◆ INFORMATION PROVIDED:
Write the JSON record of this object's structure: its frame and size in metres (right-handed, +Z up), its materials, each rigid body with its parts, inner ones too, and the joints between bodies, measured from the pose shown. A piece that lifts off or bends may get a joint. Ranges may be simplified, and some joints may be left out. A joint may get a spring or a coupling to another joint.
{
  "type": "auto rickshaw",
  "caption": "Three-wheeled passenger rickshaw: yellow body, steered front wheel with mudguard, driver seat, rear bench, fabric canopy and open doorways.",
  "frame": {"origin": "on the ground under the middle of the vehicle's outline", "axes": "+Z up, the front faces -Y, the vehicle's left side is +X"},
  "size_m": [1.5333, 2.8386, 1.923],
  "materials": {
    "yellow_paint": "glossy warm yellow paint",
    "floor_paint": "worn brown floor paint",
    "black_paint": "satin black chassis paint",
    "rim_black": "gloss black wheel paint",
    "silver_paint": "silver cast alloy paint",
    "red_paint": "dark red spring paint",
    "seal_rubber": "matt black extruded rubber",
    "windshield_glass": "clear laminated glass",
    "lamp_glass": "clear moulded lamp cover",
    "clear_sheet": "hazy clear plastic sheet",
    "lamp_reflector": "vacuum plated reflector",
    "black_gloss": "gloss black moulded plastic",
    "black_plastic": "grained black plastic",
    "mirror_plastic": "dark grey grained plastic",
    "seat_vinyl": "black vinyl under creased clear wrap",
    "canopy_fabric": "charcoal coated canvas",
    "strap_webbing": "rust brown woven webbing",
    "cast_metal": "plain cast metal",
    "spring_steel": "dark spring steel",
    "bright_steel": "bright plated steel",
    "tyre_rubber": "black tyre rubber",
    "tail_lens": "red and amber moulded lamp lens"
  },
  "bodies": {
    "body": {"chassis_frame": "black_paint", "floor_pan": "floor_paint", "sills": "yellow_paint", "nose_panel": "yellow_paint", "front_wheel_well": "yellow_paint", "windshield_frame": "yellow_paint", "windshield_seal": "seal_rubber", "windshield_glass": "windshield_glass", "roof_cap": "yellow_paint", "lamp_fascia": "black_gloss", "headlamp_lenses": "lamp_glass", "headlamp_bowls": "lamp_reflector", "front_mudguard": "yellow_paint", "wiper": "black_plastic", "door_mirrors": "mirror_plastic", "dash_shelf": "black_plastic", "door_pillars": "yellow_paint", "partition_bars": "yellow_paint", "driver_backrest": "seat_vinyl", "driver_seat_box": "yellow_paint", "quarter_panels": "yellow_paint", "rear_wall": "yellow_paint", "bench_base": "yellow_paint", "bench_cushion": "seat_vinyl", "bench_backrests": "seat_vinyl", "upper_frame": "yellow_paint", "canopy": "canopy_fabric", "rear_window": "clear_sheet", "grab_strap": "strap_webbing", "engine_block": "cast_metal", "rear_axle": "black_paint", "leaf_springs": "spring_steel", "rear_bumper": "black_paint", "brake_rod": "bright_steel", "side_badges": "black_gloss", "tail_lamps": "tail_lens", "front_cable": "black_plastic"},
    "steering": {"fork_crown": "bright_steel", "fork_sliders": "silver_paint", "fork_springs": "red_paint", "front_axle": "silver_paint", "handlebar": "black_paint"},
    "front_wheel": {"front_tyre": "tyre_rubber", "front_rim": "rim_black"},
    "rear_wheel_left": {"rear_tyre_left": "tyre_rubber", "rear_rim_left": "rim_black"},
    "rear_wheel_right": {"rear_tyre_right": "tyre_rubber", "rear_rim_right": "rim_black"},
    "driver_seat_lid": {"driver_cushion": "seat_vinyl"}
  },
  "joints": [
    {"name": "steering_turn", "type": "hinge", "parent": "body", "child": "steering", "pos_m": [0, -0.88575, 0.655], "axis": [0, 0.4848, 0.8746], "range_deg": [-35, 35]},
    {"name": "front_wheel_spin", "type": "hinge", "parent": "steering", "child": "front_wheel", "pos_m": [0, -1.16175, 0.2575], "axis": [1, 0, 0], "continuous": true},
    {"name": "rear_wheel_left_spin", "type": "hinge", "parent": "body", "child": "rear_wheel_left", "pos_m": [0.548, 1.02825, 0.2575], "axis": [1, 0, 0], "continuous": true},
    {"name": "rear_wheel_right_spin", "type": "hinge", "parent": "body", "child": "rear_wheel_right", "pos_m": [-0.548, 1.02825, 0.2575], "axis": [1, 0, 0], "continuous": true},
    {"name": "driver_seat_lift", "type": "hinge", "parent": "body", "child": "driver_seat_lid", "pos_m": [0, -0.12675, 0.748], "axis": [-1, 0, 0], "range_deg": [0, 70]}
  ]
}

◆ TASK OBJECTIVE: Copy out the material word for word and line for line.

◆ FULL OUTPUT:
Write the JSON record of this object's structure: its frame and size in metres (right-handed, +Z up), its materials, each rigid body with its parts, inner ones too, and the joints between bodies, measured from the pose shown. A piece that lifts off or bends may get a joint. Ranges may be simplified, and some joints may be left out. A joint may get a spring or a coupling to another joint.
{
  "type": "auto rickshaw",
  "caption": "Three-wheeled passenger rickshaw: yellow body, steered front wheel with mudguard, driver seat, rear bench, fabric canopy and open doorways.",
  "frame": {"origin": "on the ground under the middle of the vehicle's outline", "axes": "+Z up, the front faces -Y, the vehicle's left side is +X"},
  "size_m": [1.5333, 2.8386, 1.923],
  "materials": {
    "yellow_paint": "glossy warm yellow paint",
    "floor_paint": "worn brown floor paint",
    "black_paint": "satin black chassis paint",
    "rim_black": "gloss black wheel paint",
    "silver_paint": "silver cast alloy paint",
    "red_paint": "dark red spring paint",
    "seal_rubber": "matt black extruded rubber",
    "windshield_glass": "clear laminated glass",
    "lamp_glass": "clear moulded lamp cover",
    "clear_sheet": "hazy clear plastic sheet",
    "lamp_reflector": "vacuum plated reflector",
    "black_gloss": "gloss black moulded plastic",
    "black_plastic": "grained black plastic",
    "mirror_plastic": "dark grey grained plastic",
    "seat_vinyl": "black vinyl under creased clear wrap",
    "canopy_fabric": "charcoal coated canvas",
    "strap_webbing": "rust brown woven webbing",
    "cast_metal": "plain cast metal",
    "spring_steel": "dark spring steel",
    "bright_steel": "bright plated steel",
    "tyre_rubber": "black tyre rubber",
    "tail_lens": "red and amber moulded lamp lens"
  },
  "bodies": {
    "body": {"chassis_frame": "black_paint", "floor_pan": "floor_paint", "sills": "yellow_paint", "nose_panel": "yellow_paint", "front_wheel_well": "yellow_paint", "windshield_frame": "yellow_paint", "windshield_seal": "seal_rubber", "windshield_glass": "windshield_glass", "roof_cap": "yellow_paint", "lamp_fascia": "black_gloss", "headlamp_lenses": "lamp_glass", "headlamp_bowls": "lamp_reflector", "front_mudguard": "yellow_paint", "wiper": "black_plastic", "door_mirrors": "mirror_plastic", "dash_shelf": "black_plastic", "door_pillars": "yellow_paint", "partition_bars": "yellow_paint", "driver_backrest": "seat_vinyl", "driver_seat_box": "yellow_paint", "quarter_panels": "yellow_paint", "rear_wall": "yellow_paint", "bench_base": "yellow_paint", "bench_cushion": "seat_vinyl", "bench_backrests": "seat_vinyl", "upper_frame": "yellow_paint", "canopy": "canopy_fabric", "rear_window": "clear_sheet", "grab_strap": "strap_webbing", "engine_block": "cast_metal", "rear_axle": "black_paint", "leaf_springs": "spring_steel", "rear_bumper": "black_paint", "brake_rod": "bright_steel", "side_badges": "black_gloss", "tail_lamps": "tail_lens", "front_cable": "black_plastic"},
    "steering": {"fork_crown": "bright_steel", "fork_sliders": "silver_paint", "fork_springs": "red_paint", "front_axle": "silver_paint", "handlebar": "black_paint"},
    "front_wheel": {"front_tyre": "tyre_rubber", "front_rim": "rim_black"},
    "rear_wheel_left": {"rear_tyre_left": "tyre_rubber", "rear_rim_left": "rim_black"},
    "rear_wheel_right": {"rear_tyre_right": "tyre_rubber", "rear_rim_right": "rim_black"},
    "driver_seat_lid": {"driver_cushion": "seat_vinyl"}
  },
  "joints": [
    {"name": "steering_turn", "type": "hinge", "parent": "body", "child": "steering", "pos_m": [0, -0.88575, 0.655], "axis": [0, 0.4848, 0.8746], "range_deg": [-35, 35]},
    {"name": "front_wheel_spin", "type": "hinge", "parent": "steering", "child": "front_wheel", "pos_m": [0, -1.16175, 0.2575], "axis": [1, 0, 0], "continuous": true},
    {"name": "rear_wheel_left_spin", "type": "hinge", "parent": "body", "child": "rear_wheel_left", "pos_m": [0.548, 1.02825, 0.2575], "axis": [1, 0, 0], "continuous": true},
    {"name": "rear_wheel_right_spin", "type": "hinge", "parent": "body", "child": "rear_wheel_right", "pos_m": [-0.548, 1.02825, 0.2575], "axis": [1, 0, 0], "continuous": true},
    {"name": "driver_seat_lift", "type": "hinge", "parent": "body", "child": "driver_seat_lid", "pos_m": [0, -0.12675, 0.748], "axis": [-1, 0, 0], "range_deg": [0, 70]}
  ]
}